─── The data
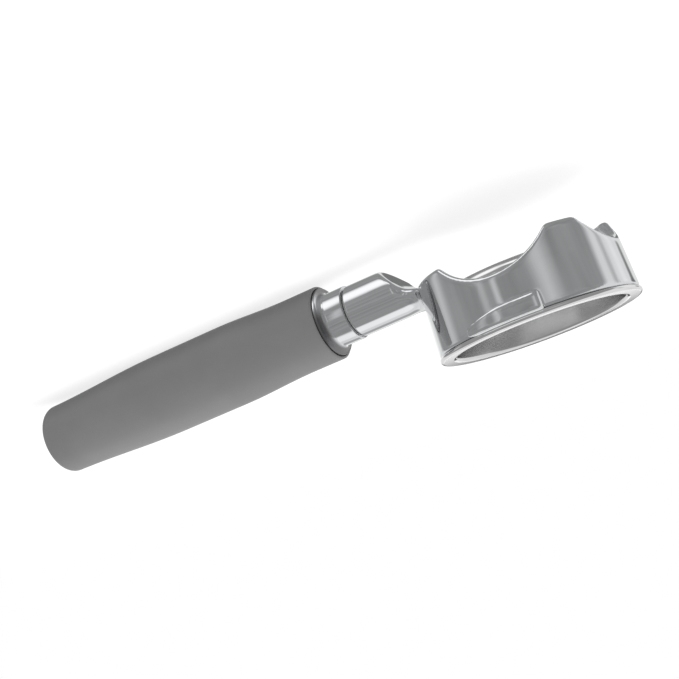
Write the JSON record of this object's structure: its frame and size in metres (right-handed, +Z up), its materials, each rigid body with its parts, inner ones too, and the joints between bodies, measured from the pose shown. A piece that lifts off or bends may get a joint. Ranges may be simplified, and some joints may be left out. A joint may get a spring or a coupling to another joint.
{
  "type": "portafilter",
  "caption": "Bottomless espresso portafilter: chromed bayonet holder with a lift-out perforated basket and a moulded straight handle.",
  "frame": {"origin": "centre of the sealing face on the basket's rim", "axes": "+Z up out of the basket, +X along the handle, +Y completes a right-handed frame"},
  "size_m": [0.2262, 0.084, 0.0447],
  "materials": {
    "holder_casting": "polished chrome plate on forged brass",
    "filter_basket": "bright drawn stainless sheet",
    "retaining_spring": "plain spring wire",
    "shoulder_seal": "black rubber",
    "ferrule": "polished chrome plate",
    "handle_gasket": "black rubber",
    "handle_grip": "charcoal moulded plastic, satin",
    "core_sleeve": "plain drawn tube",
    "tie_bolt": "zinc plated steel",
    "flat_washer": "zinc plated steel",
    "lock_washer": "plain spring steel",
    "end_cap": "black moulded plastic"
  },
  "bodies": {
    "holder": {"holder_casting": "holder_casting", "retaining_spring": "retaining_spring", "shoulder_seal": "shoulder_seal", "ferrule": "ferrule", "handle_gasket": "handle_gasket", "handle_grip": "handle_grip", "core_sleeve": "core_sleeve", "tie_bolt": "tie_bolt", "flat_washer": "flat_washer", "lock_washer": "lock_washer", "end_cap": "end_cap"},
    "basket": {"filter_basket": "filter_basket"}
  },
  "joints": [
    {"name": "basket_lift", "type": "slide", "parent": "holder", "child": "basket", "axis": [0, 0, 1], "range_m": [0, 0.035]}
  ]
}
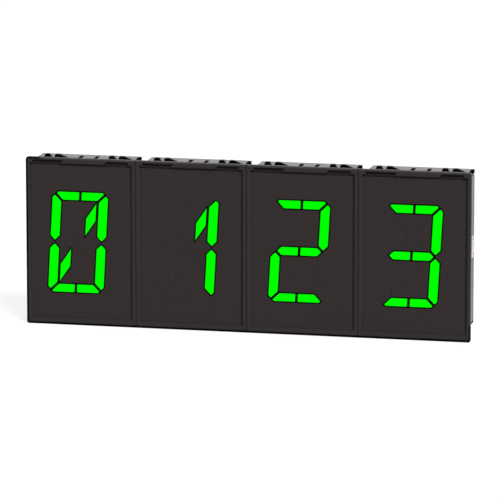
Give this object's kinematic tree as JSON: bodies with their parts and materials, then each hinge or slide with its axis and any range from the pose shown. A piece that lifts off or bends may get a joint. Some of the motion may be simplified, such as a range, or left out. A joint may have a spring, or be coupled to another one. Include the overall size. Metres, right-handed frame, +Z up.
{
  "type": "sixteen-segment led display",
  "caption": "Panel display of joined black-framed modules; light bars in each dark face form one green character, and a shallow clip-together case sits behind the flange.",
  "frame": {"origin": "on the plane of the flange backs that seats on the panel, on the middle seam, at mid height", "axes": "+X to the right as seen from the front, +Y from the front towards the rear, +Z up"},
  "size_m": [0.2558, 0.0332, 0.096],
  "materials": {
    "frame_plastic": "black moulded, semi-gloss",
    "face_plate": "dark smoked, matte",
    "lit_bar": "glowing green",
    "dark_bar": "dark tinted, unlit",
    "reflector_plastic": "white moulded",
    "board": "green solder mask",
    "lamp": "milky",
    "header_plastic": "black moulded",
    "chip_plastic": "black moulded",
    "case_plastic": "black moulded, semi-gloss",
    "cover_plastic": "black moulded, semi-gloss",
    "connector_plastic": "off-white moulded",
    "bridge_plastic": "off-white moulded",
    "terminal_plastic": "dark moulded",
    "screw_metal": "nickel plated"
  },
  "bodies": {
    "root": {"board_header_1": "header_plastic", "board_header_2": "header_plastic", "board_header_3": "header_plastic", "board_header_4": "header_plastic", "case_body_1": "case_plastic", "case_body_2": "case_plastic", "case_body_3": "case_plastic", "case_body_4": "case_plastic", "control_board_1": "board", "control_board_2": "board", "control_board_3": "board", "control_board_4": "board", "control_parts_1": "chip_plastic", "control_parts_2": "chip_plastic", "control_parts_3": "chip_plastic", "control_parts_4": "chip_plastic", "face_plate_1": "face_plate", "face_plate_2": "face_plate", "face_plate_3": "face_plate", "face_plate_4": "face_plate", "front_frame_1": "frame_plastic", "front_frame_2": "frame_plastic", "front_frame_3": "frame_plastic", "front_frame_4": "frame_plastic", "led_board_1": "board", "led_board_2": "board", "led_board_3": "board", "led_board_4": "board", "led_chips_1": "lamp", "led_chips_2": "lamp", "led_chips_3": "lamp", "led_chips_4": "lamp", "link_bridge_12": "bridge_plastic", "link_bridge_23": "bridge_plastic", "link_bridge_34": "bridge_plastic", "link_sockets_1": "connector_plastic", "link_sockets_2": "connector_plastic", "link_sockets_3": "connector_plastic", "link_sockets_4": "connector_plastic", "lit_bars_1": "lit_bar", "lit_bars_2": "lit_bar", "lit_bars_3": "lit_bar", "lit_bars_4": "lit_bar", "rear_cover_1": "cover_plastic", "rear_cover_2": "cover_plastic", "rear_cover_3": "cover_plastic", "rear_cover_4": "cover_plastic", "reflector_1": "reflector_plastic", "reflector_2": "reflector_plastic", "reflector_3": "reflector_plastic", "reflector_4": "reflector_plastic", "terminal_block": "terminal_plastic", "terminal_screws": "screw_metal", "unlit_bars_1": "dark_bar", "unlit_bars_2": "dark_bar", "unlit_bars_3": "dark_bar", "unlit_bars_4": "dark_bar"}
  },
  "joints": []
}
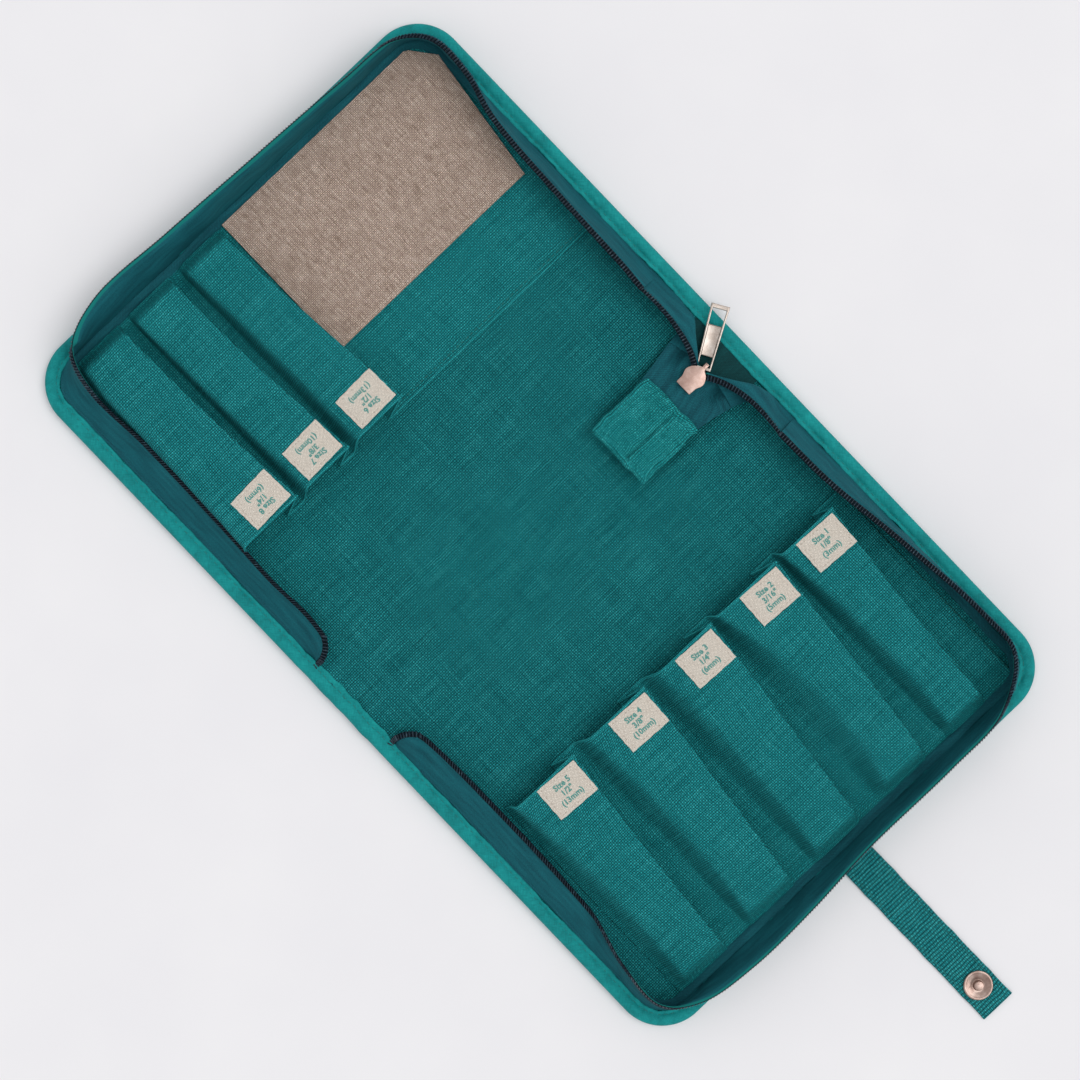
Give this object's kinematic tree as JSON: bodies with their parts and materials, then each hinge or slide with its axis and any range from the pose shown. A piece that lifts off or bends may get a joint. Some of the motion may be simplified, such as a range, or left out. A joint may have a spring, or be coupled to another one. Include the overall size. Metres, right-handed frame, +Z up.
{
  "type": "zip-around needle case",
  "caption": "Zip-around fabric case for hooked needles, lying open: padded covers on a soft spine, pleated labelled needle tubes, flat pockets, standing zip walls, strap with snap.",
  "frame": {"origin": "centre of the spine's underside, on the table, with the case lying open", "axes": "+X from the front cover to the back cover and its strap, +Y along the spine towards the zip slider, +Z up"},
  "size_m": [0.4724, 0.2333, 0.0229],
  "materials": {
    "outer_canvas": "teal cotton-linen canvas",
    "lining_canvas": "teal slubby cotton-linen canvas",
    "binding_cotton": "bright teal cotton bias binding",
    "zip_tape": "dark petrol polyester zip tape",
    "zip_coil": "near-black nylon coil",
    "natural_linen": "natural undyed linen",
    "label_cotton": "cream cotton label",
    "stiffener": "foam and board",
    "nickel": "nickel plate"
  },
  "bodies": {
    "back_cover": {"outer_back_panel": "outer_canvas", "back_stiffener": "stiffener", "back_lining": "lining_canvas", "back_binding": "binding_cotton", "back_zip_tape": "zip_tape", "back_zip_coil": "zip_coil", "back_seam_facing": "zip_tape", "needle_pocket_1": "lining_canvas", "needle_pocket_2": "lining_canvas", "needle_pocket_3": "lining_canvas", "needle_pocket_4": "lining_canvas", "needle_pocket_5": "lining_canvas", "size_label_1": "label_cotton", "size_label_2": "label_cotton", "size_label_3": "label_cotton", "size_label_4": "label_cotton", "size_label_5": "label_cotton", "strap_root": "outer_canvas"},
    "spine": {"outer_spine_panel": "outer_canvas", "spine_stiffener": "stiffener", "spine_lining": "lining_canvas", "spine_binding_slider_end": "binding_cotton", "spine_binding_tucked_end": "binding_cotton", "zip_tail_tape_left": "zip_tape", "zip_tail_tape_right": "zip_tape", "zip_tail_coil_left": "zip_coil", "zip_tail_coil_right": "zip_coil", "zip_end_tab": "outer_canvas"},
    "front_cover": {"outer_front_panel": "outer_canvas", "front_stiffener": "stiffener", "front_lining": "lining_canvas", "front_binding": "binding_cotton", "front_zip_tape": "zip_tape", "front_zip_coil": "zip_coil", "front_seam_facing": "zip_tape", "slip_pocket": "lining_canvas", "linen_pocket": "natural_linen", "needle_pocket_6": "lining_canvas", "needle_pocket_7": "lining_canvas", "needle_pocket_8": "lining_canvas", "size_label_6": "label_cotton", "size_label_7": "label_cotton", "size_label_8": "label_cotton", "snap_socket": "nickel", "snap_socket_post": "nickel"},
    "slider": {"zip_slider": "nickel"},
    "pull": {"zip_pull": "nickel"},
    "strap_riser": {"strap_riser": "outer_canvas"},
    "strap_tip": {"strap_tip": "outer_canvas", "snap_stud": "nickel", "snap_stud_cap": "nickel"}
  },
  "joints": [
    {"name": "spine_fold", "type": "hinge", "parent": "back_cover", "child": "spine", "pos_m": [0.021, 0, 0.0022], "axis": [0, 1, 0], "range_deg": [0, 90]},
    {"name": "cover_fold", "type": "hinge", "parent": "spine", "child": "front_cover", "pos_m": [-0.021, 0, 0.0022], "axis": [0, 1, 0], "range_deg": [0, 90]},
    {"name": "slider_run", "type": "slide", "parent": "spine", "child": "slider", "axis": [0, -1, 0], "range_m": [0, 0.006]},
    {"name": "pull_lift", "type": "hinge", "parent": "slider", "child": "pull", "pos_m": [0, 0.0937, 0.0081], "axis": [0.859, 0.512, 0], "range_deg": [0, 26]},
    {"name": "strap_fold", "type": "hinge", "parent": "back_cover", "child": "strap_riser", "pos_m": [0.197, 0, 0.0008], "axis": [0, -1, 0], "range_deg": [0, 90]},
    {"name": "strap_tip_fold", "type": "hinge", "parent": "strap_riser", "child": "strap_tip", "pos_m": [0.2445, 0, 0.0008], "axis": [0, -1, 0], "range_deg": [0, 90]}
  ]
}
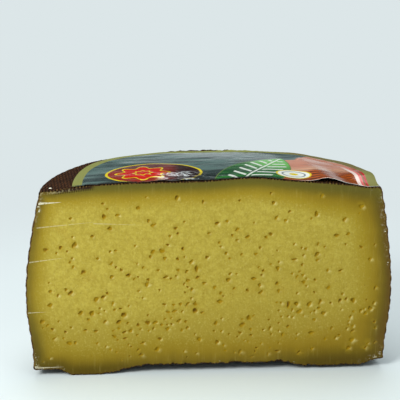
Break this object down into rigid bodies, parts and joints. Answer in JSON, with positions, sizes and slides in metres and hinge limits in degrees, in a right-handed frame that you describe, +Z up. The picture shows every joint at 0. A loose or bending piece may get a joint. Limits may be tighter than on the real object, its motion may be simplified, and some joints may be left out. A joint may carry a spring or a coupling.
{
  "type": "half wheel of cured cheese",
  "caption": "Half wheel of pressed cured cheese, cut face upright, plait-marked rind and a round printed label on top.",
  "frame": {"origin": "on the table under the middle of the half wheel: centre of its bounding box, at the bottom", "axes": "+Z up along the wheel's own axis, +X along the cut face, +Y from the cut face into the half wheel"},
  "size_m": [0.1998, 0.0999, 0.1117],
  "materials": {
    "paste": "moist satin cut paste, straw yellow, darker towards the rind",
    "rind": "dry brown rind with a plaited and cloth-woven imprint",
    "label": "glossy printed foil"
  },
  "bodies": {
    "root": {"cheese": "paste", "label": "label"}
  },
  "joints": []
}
──────
▶ What is asked: The lines to reproduce run from the one that contains "Break this object" through the last line above; copy them exactly.

▶ Task response:
Break this object down into rigid bodies, parts and joints. Answer in JSON, with positions, sizes and slides in metres and hinge limits in degrees, in a right-handed frame that you describe, +Z up. The picture shows every joint at 0. A loose or bending piece may get a joint. Limits may be tighter than on the real object, its motion may be simplified, and some joints may be left out. A joint may carry a spring or a coupling.
{
  "type": "half wheel of cured cheese",
  "caption": "Half wheel of pressed cured cheese, cut face upright, plait-marked rind and a round printed label on top.",
  "frame": {"origin": "on the table under the middle of the half wheel: centre of its bounding box, at the bottom", "axes": "+Z up along the wheel's own axis, +X along the cut face, +Y from the cut face into the half wheel"},
  "size_m": [0.1998, 0.0999, 0.1117],
  "materials": {
    "paste": "moist satin cut paste, straw yellow, darker towards the rind",
    "rind": "dry brown rind with a plaited and cloth-woven imprint",
    "label": "glossy printed foil"
  },
  "bodies": {
    "root": {"cheese": "paste", "label": "label"}
  },
  "joints": []
}